◆ **INSTRUCTIONS FOR THE TASK**
Copy out every line of the data exactly.

........

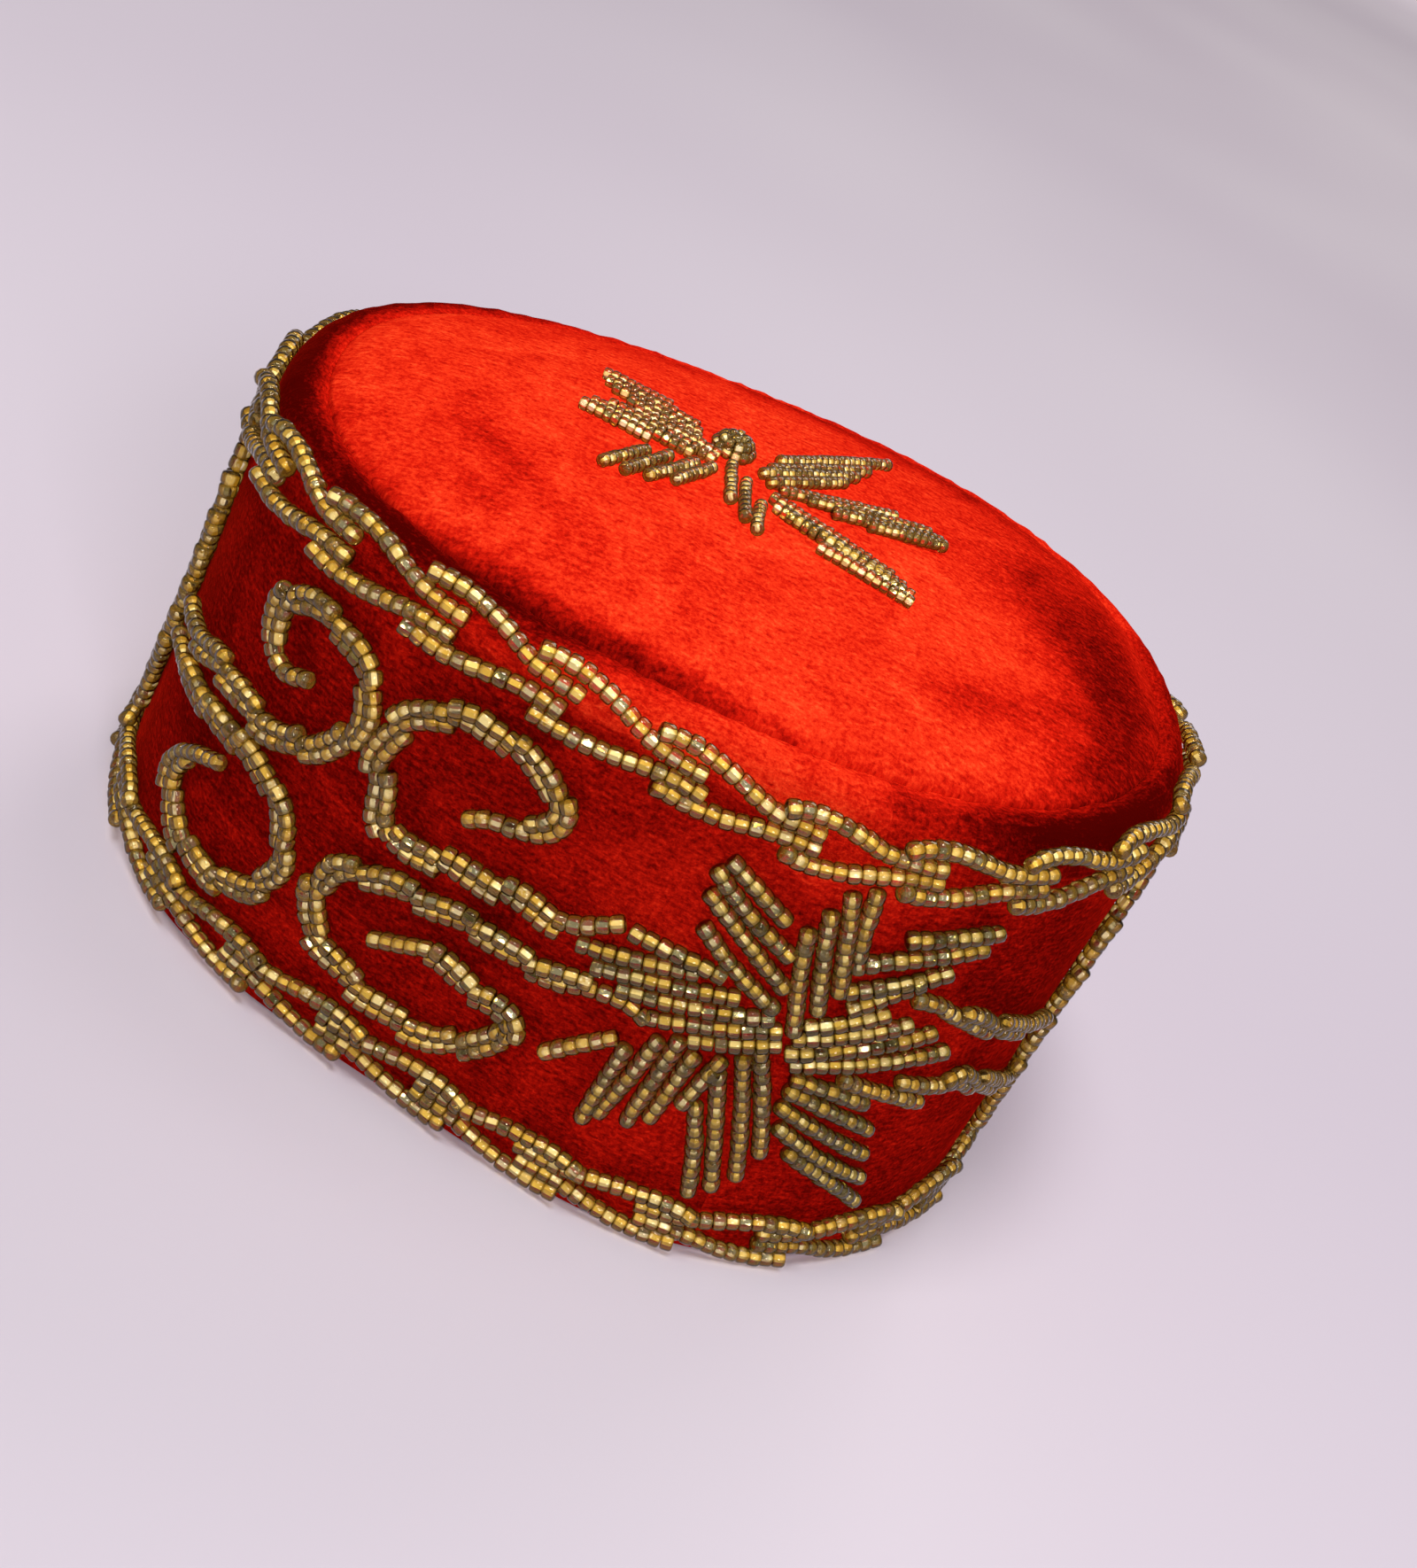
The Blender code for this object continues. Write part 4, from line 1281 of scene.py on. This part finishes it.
def stage_camera(context):
    """The camera at the photograph's angle, rolled as the photograph is."""
    place = in_frame(*CAMERA_PLACE)
    target = in_frame(*CAMERA_TARGET)
    back = (place - target).normalized()
    right = Vector((-back.y, back.x, 0.0)).normalized()
    up = back.cross(right)
    roll = math.radians(CAMERA_ROLL)
    turned_right = right * math.cos(roll) + up * math.sin(roll)
    turned_up = up * math.cos(roll) - right * math.sin(roll)
    data = bpy.data.cameras.new("camera")
    data.lens = CAMERA_LENS
    data.sensor_width = CAMERA_SENSOR
    data.clip_start = CAMERA_NEAREST
    camera = bpy.data.objects.new("camera", data)
    axes = Matrix((turned_right, turned_up, back)).transposed().to_4x4()
    camera.matrix_world = Matrix.Translation(place) @ axes
    context.scene.collection.objects.link(camera)
    context.scene.camera = camera


BEAD_SETTINGS = (
    "radius", "pitch", "small_radius", "small_pitch", "core_share", "rope_width", "rope_length",
    "chain_reach", "chain_length", "chain_overlap", "seed",
)
STAGE_SETTINGS = ("key_power", "fill_power", "glint_power", "wash_power", "far_wash_power", "sky")


class CAP_PT_panel(bpy.types.Panel):
    """Buttons and settings for the cap's pieces"""

    bl_label = "Beaded cap"
    bl_idname = "CAP_PT_panel"
    bl_space_type = "VIEW_3D"
    bl_region_type = "UI"
    bl_category = "Cap"

    def draw(self, context):
        scene = context.scene
        for title, settings, names in (
            ("Cloth", scene.cap_cloth, ("columns", "slack", "band_nap_and_light", "crown_nap_and_light")),
            ("Beads", scene.cap_beads, BEAD_SETTINGS),
            ("Stage", scene.cap_stage, STAGE_SETTINGS),
        ):
            box = self.layout.box()
            box.label(text=title)
            for name in names:
                box.prop(settings, name)
        for operator in OPERATORS:
            self.layout.operator(operator.bl_idname)


OPERATORS = (CAP_OT_cloth, CAP_OT_ropes, CAP_OT_chains, CAP_OT_flowers, CAP_OT_sprig, CAP_OT_stage)
GROUPS = {"cap_cloth": CapClothSettings, "cap_beads": CapBeadSettings, "cap_stage": CapStageSettings}


def register():
    for name, group in GROUPS.items():
        bpy.utils.register_class(group)
        setattr(bpy.types.Scene, name, bpy.props.PointerProperty(type=group))
    for operator in OPERATORS:
        bpy.utils.register_class(operator)
    bpy.utils.register_class(CAP_PT_panel)


def unregister():
    bpy.utils.unregister_class(CAP_PT_panel)
    for operator in reversed(OPERATORS):
        bpy.utils.unregister_class(operator)
    for name, group in GROUPS.items():
        delattr(bpy.types.Scene, name)
        bpy.utils.unregister_class(group)


def main():
    register()
    bpy.ops.cap.cloth()
    bpy.ops.cap.ropes()
    bpy.ops.cap.chains()
    bpy.ops.cap.flowers()
    bpy.ops.cap.sprig()
    bpy.ops.cap.stage()


if __name__ == "__main__":
    main()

........

◆ **SOLUTION TO THIS TASK**
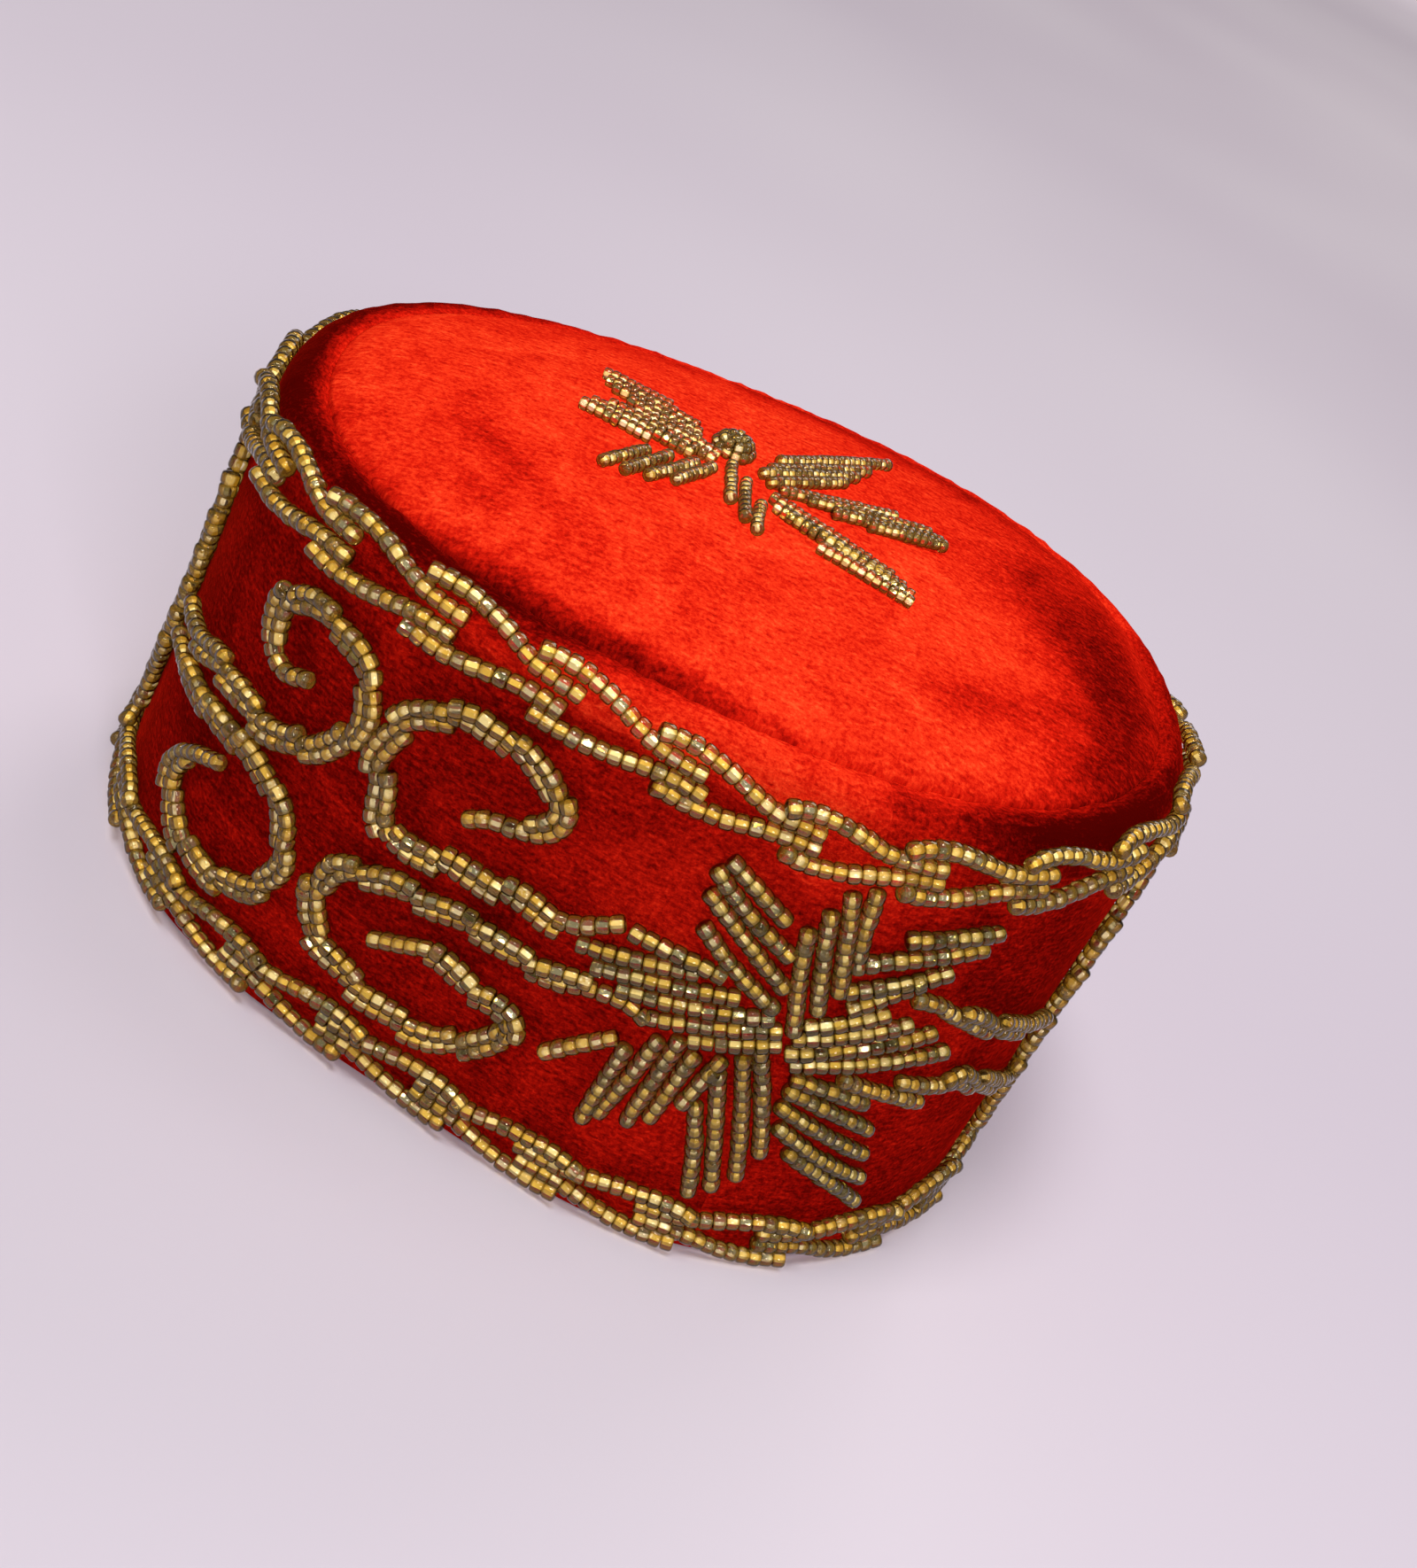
The Blender code for this object continues. Write part 4, from line 1281 of scene.py on. This part finishes it.
def stage_camera(context):
    """The camera at the photograph's angle, rolled as the photograph is."""
    place = in_frame(*CAMERA_PLACE)
    target = in_frame(*CAMERA_TARGET)
    back = (place - target).normalized()
    right = Vector((-back.y, back.x, 0.0)).normalized()
    up = back.cross(right)
    roll = math.radians(CAMERA_ROLL)
    turned_right = right * math.cos(roll) + up * math.sin(roll)
    turned_up = up * math.cos(roll) - right * math.sin(roll)
    data = bpy.data.cameras.new("camera")
    data.lens = CAMERA_LENS
    data.sensor_width = CAMERA_SENSOR
    data.clip_start = CAMERA_NEAREST
    camera = bpy.data.objects.new("camera", data)
    axes = Matrix((turned_right, turned_up, back)).transposed().to_4x4()
    camera.matrix_world = Matrix.Translation(place) @ axes
    context.scene.collection.objects.link(camera)
    context.scene.camera = camera


BEAD_SETTINGS = (
    "radius", "pitch", "small_radius", "small_pitch", "core_share", "rope_width", "rope_length",
    "chain_reach", "chain_length", "chain_overlap", "seed",
)
STAGE_SETTINGS = ("key_power", "fill_power", "glint_power", "wash_power", "far_wash_power", "sky")


class CAP_PT_panel(bpy.types.Panel):
    """Buttons and settings for the cap's pieces"""

    bl_label = "Beaded cap"
    bl_idname = "CAP_PT_panel"
    bl_space_type = "VIEW_3D"
    bl_region_type = "UI"
    bl_category = "Cap"

    def draw(self, context):
        scene = context.scene
        for title, settings, names in (
            ("Cloth", scene.cap_cloth, ("columns", "slack", "band_nap_and_light", "crown_nap_and_light")),
            ("Beads", scene.cap_beads, BEAD_SETTINGS),
            ("Stage", scene.cap_stage, STAGE_SETTINGS),
        ):
            box = self.layout.box()
            box.label(text=title)
            for name in names:
                box.prop(settings, name)
        for operator in OPERATORS:
            self.layout.operator(operator.bl_idname)


OPERATORS = (CAP_OT_cloth, CAP_OT_ropes, CAP_OT_chains, CAP_OT_flowers, CAP_OT_sprig, CAP_OT_stage)
GROUPS = {"cap_cloth": CapClothSettings, "cap_beads": CapBeadSettings, "cap_stage": CapStageSettings}


def register():
    for name, group in GROUPS.items():
        bpy.utils.register_class(group)
        setattr(bpy.types.Scene, name, bpy.props.PointerProperty(type=group))
    for operator in OPERATORS:
        bpy.utils.register_class(operator)
    bpy.utils.register_class(CAP_PT_panel)


def unregister():
    bpy.utils.unregister_class(CAP_PT_panel)
    for operator in reversed(OPERATORS):
        bpy.utils.unregister_class(operator)
    for name, group in GROUPS.items():
        delattr(bpy.types.Scene, name)
        bpy.utils.unregister_class(group)


def main():
    register()
    bpy.ops.cap.cloth()
    bpy.ops.cap.ropes()
    bpy.ops.cap.chains()
    bpy.ops.cap.flowers()
    bpy.ops.cap.sprig()
    bpy.ops.cap.stage()


if __name__ == "__main__":
    main()